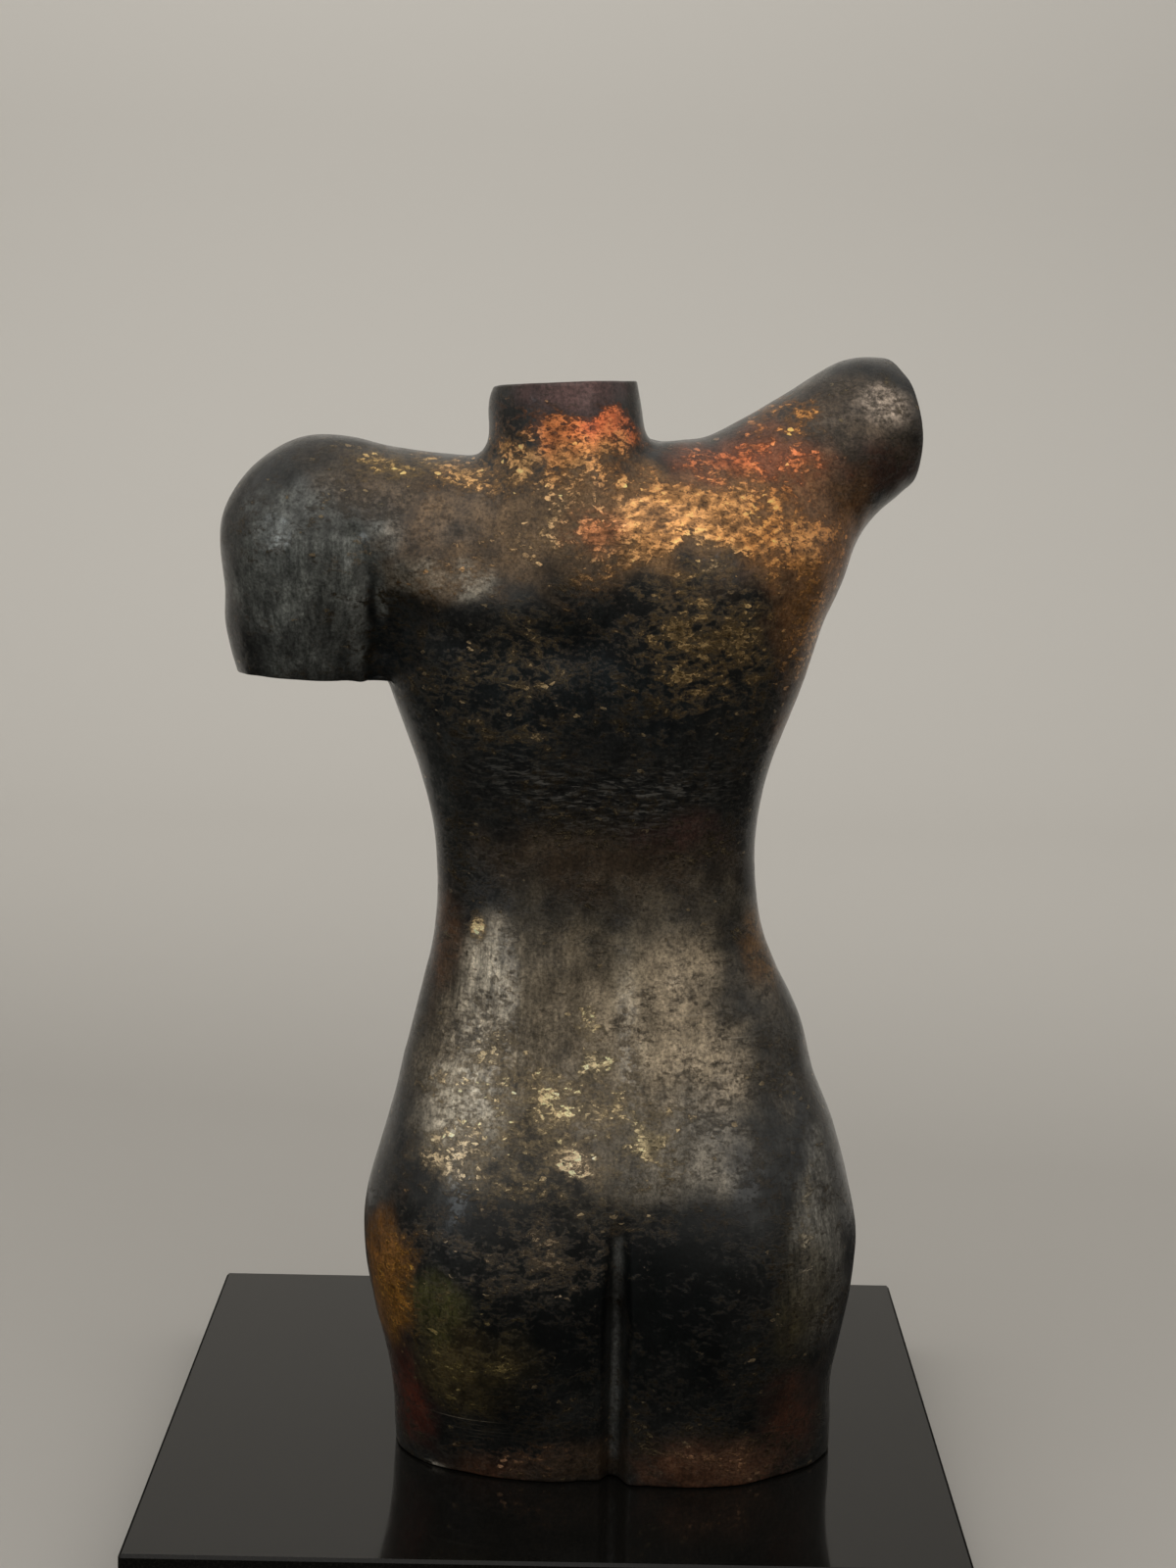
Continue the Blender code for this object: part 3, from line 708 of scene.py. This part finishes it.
def groundTone(material, ground, marks, mottle, speck, strokes, creases):
    # The ground's colour, mottled and brushed, with fine specks, scratches and a wrinkled band
    place = addNode(material, "TexCoord").outputs["Object"]
    shade = product(
        material, ramp(material, mottle, 0.3, 0.7, *lacquer["mottleShade"]),
        ramp(material, speck, 0.25, 0.75, *lacquer["speckShade"]),
    )
    stroke = product(material, marks[1], ramp(material, strokes, 0.3, 0.7, *lacquer["strokeShade"]))
    shade = product(material, shade, maths(material, "ADD", stroke, 1.0))
    tone = blendColours(material, 1.0, ground, shade, "MULTIPLY")
    lines = stretched(material, place, (0, lacquer["scratchTurn"], 0), lacquer["scratchScale"])
    scratch = ramp(material, grain(material, lines, 1.0, 3, 0.6), 0.6, 0.7)
    scratch = product(material, product(material, marks[0], scratch), lacquer["scratchShare"])
    tone = blendColours(material, scratch, tone, lacquer["scratchTone"])
    valley = product(material, marks[2], ramp(material, creases, *lacquer["valleys"]))
    valley = product(material, valley, lacquer["valleyShare"])
    tone = blendColours(material, valley, tone, lacquer["valleyTone"])
    crest = product(material, marks[2], ramp(material, creases, *lacquer["crests"]))
    crest = product(material, crest, lacquer["crestShare"])
    return blendColours(material, crest, tone, lacquer["crestTone"])


def leafGlint(material, slant, cell, spark, wrinkle):
    # How bright the leaf is: by scrap, under a drifting veil, along the wrinkles, cracked
    place = addNode(material, "TexCoord").outputs["Object"]
    veil = grain(material, place, lacquer["veilScale"], 8, 0.72)
    veil = ramp(material, veil, 0.34, 0.6, *lacquer["veilShade"])
    glint = product(material, ramp(material, cell, 0.0, 1.0, *lacquer["cellShade"]), veil)
    glint = maths(material, "ADD", glint, product(material, spark, lacquer["sparkShine"]))
    glint = product(material, glint, ramp(material, wrinkle, 0.2, 0.8, *lacquer["wrinkleShade"]))
    cracks = grain(material, slant, lacquer["crackScale"], 6, 0.72, 0.3)
    return product(material, glint, ramp(material, cracks, 0.38, 0.52, *lacquer["crackShade"]))


def lacquerRelief(material, shader, film, leaf, strokes, creases, marks):
    # Crinkled film, raised leaf, dents, brush strokes and creases, and ripples in the coat
    place = addNode(material, "TexCoord").outputs["Object"]
    crinkle = stretched(material, place, (0, lacquer["crinkleTurn"], 0), lacquer["crinkleScale"])
    crinkle = grain(material, crinkle, 1.0, 7, 0.62, 0.8)
    height = product(material, crinkle, summed(material, film, *lacquer["crinkleHeight"]))
    height = summed(material, leaf, lacquer["leafHeight"], height)
    dents = grain(material, place, lacquer["dentScale"], 3, 0.5)
    height = summed(material, dents, lacquer["dentHeight"], height)
    stroke = product(material, strokes, marks[1])
    height = summed(material, stroke, lacquer["strokeHeight"], height)
    crease = product(material, creases, marks[2])
    height = summed(material, crease, lacquer["creaseHeight"], height)
    ripple = grain(material, place, lacquer["rippleScale"], 4, 0.55)
    ripple = summed(material, crinkle, product(material, film, lacquer["filmRipple"]), ripple)
    for rise, socket, size in ((height, "Normal", "relief"), (ripple, "Coat Normal", "coatRelief")):
        strength, distance = lacquer[size]
        bump = {"Height": rise, "Strength": strength, "Distance": distance}
        plug(material, shader.inputs[socket], addNode(material, "Bump", bump).outputs["Normal"])


def lacquerFinish():
    material, shader = newMaterial("lacquer over broken leaf")
    place = addNode(material, "TexCoord").outputs["Object"]
    layers = ("ground", "leaf", "marks")
    painted = [addNode(material, "Attribute", attribute_name=layer) for layer in layers]
    ground, leafPaint, marksPaint = (node.outputs for node in painted)
    marks = addNode(material, "SeparateColor", {"Color": marksPaint["Color"]}).outputs
    slant = (0, lacquer["leafTurn"], 0)
    slant = stretched(material, place, slant, (1, 1, lacquer["leafStretch"]))
    mottle = stretched(material, place, (0, 0, 0), lacquer["mottleScale"])
    mottle = grain(material, mottle, 1.0, 10, 0.74)
    speck = grain(material, place, lacquer["speckScale"], 4, 0.7)
    strokes = stretched(material, place, (0, 0, 0), lacquer["strokeScale"])
    strokes = grain(material, strokes, 1.0, 5, 0.65)
    creases = stretched(material, place, (0, 0, 0), lacquer["creaseScale"])
    creases = grain(material, creases, 1.0, 6, 0.66, 0.7)

    laid, cell = laidLeaf(material, slant, leafPaint["Alpha"])
    film = ramp(material, laid, *lacquer["film"])
    spark = ramp(material, cell, *lacquer["sparkCells"])
    spark = product(material, spark, ramp(material, laid, *lacquer["sparks"]))
    leaf = maths(material, "MAXIMUM", ramp(material, laid, *lacquer["leaf"]), spark)

    # Thin brown bronze at the scraps' edges, and bright leaf where it lies thickest
    filmTone = ramp(material, speck, 0.25, 0.75, *lacquer["filmShade"])
    filmTone = blendColours(material, 1.0, leafPaint["Color"], filmTone, "MULTIPLY")
    glint = leafGlint(material, slant, cell, spark, marksPaint["Alpha"])
    leafTone = blendColours(material, 1.0, leafPaint["Color"], glint, "MULTIPLY")
    thin = product(material, film, lacquer["filmStrength"])
    tone = groundTone(material, ground["Color"], marks, mottle, speck, strokes, creases)
    tone = blendColours(material, thin, tone, filmTone)
    plug(material, shader.inputs["Base Color"], blendColours(material, leaf, tone, leafTone))

    metal = maths(material, "MAXIMUM", ground["Alpha"], thin)
    metal = maths(material, "MAXIMUM", metal, product(material, leaf, lacquer["leafMetal"]))
    plug(material, shader.inputs["Metallic"], metal)
    rough = ramp(material, mottle, 0.3, 0.7, *lacquer["roughness"])
    plug(material, shader.inputs["Roughness"], summed(material, leaf, lacquer["leafRoughness"], rough))
    shader.inputs["Coat Weight"].default_value = lacquer["coat"]
    shader.inputs["Coat Roughness"].default_value = lacquer["coatRoughness"]
    shader.inputs["Coat IOR"].default_value = lacquer["coatIor"]
    shader.inputs["IOR"].default_value = lacquer["ior"]
    lacquerRelief(material, shader, film, leaf, strokes, creases, marks)
    return material


torsoSkin.data.materials.append(lacquerFinish())
print("lacquer made")


# The plinth's finish: black stone, polished, with faint crystals.

stone = {
    "dark": (0.005, 0.0048, 0.0042, 1),
    "crystal": (0.013, 0.012, 0.01, 1),
    "crystalScale": 650,
    "cloudScale": 30,
    "roughness": (0.045, 0.085),
    "ior": 1.28,
}


def stoneFinish():
    material, shader = newMaterial("polished black stone")
    place = addNode(material, "TexCoord").outputs["Object"]
    crystals = ramp(material, grain(material, place, stone["crystalScale"], 4, 0.7), 0.45, 0.75)
    tone = blendColours(material, crystals, stone["dark"], stone["crystal"])
    plug(material, shader.inputs["Base Color"], tone)
    rough = grain(material, place, stone["cloudScale"], 4, 0.6)
    rough = ramp(material, rough, 0.3, 0.7, *stone["roughness"])
    plug(material, shader.inputs["Roughness"], rough)
    shader.inputs["IOR"].default_value = stone["ior"]
    return material


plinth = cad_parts["plinth"]
plinth.data.materials.clear()
plinth.data.materials.append(stoneFinish())
print("plinth made")


# The stage: a pale floor in two lengths, and a backdrop that the far one turns up into. The near
# one stays out of the gloss, so that the back's lower parts are as dark as in a dim room.

stage = {
    "width": 18.0,
    "near": 8.0,
    "seam": -0.55,
    "far": -2.9,
    "turn": 0.9,
    "height": 3.4,
    "steps": 14,
    "colour": (0.53, 0.513, 0.484),
    "roughness": 0.85,
}


def pulled(bm, edges, move):
    geometry = bmesh.ops.extrude_edge_only(bm, edges=edges)["geom"]
    verts = [g for g in geometry if isinstance(g, bmesh.types.BMVert)]
    bmesh.ops.translate(bm, verts=verts, vec=move)
    return [g for g in geometry if isinstance(g, bmesh.types.BMEdge)]


def firstEdge(bm, y):
    ends = [bm.verts.new((x, y, 0)) for x in (-stage["width"] / 2, stage["width"] / 2)]
    return [bm.edges.new(ends)]


def addStage(bm, name, material):
    mesh = bpy.data.meshes.new(name)
    bm.to_mesh(mesh)
    bm.free()
    mesh.shade_smooth()
    mesh.materials.append(material)
    obj = bpy.data.objects.new(name, mesh)
    bpy.context.scene.collection.objects.link(obj)
    return obj


def makeStage():
    material, shader = newMaterial("pale matt paint")
    shader.inputs["Base Color"].default_value = (*stage["colour"], 1)
    shader.inputs["Roughness"].default_value = stage["roughness"]
    foot = stage["far"] + stage["turn"]
    floor = bmesh.new()
    pulled(floor, firstEdge(floor, stage["near"]), (0, stage["seam"] - stage["near"], 0))
    addStage(floor, "stageFloor", material).visible_glossy = False
    wall = bmesh.new()
    far = pulled(wall, firstEdge(wall, stage["seam"]), (0, foot - stage["seam"], 0))
    across = [edge for edge in far if edge.calc_length() > stage["width"] / 2]
    turned = bmesh.ops.spin(
        wall, geom=across, cent=(0, foot, stage["turn"]), axis=(-1, 0, 0), angle=pi / 2,
        steps=stage["steps"],
    )["geom_last"]
    edges = [g for g in turned if isinstance(g, bmesh.types.BMEdge)]
    pulled(wall, edges, (0, 0, stage["height"] - stage["turn"]))
    addStage(wall, "stageBackdrop", material)


makeStage()


# Lights: each has a place, what it looks at, its width and height, radiance and colour.

lights = {
    "overhead": ((0.1, 1.1, 1.9), (-0.02, 0.05, 0.4), (1.7, 1.2), 0.75, (1.0, 0.97, 0.93)),
    "left window": ((0.98, 1.0, 0.55), (-0.02, 0.08, 0.4), (0.34, 0.5), 2.4, (0.9, 0.96, 1.0)),
    "right window": ((-0.72, 1.25, 0.86), (-0.02, 0.08, 0.4), (0.5, 0.45), 1.3, (1.0, 0.96, 0.9)),
    "backdrop": ((0.4, -0.75, 2.3), (-0.1, -2.9, 2.3), (2.8, 0.8), 6.4, (1.0, 0.985, 0.95)),
}


def placeLight(name, place, target, size, radiance, colour):
    data = bpy.data.lights.new(name, "AREA")
    data.shape = "RECTANGLE"
    data.size, data.size_y = size
    data.energy = radiance * pi * size[0] * size[1]
    data.color = colour
    obj = bpy.data.objects.new(name, data)
    obj.location = place
    obj.rotation_euler = (Vector(target) - Vector(place)).to_track_quat("-Z", "Y").to_euler()
    obj.visible_camera = False
    bpy.context.scene.collection.objects.link(obj)


for name, settings in lights.items():
    placeLight(name, *settings)

# The room: dim below eye level, brighter above, and a pale wall where the camera looks past it

room = {
    "below": 0.018,
    "above": 0.62,
    "rise": (-0.05, 0.3),
    "horizon": (0.3, 0.287, 0.262),
    "shown": (0.345, 0.331, 0.306),
    "shownRise": (0.0, 0.25),
    "tint": (1.0, 0.965, 0.91, 1),
}


def makeRoom():
    world = bpy.data.worlds.new("room")
    world.use_nodes = True
    direction = addNode(world, "TexCoord").outputs["Generated"]
    height = addNode(world, "SeparateXYZ", {0: direction}).outputs["Z"]
    level = ramp(world, height, *room["rise"], room["below"], room["above"])
    tint = blendColours(world, 1.0, room["tint"], level, "MULTIPLY")
    seen = addNode(world, "LightPath").outputs["Is Camera Ray"]
    wall = ramp(world, height, *room["shownRise"])
    behind = blendColours(world, wall, (*room["horizon"], 1), (*room["shown"], 1))
    background = world.node_tree.nodes["Background"]
    plug(world, background.inputs["Color"], blendColours(world, seen, tint, behind))
    return world


bpy.context.scene.world = makeRoom()
bpy.context.scene.view_settings.view_transform = "Standard"
print("stage and lights made")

■ ■ ■ ■ ■

▸ **Given problem**:
Copy out every line of the data that includes the word "plinth".

▸ **Exercise output**:
# The plinth's finish: black stone, polished, with faint crystals.
plinth = cad_parts["plinth"]
plinth.data.materials.clear()
plinth.data.materials.append(stoneFinish())
print("plinth made")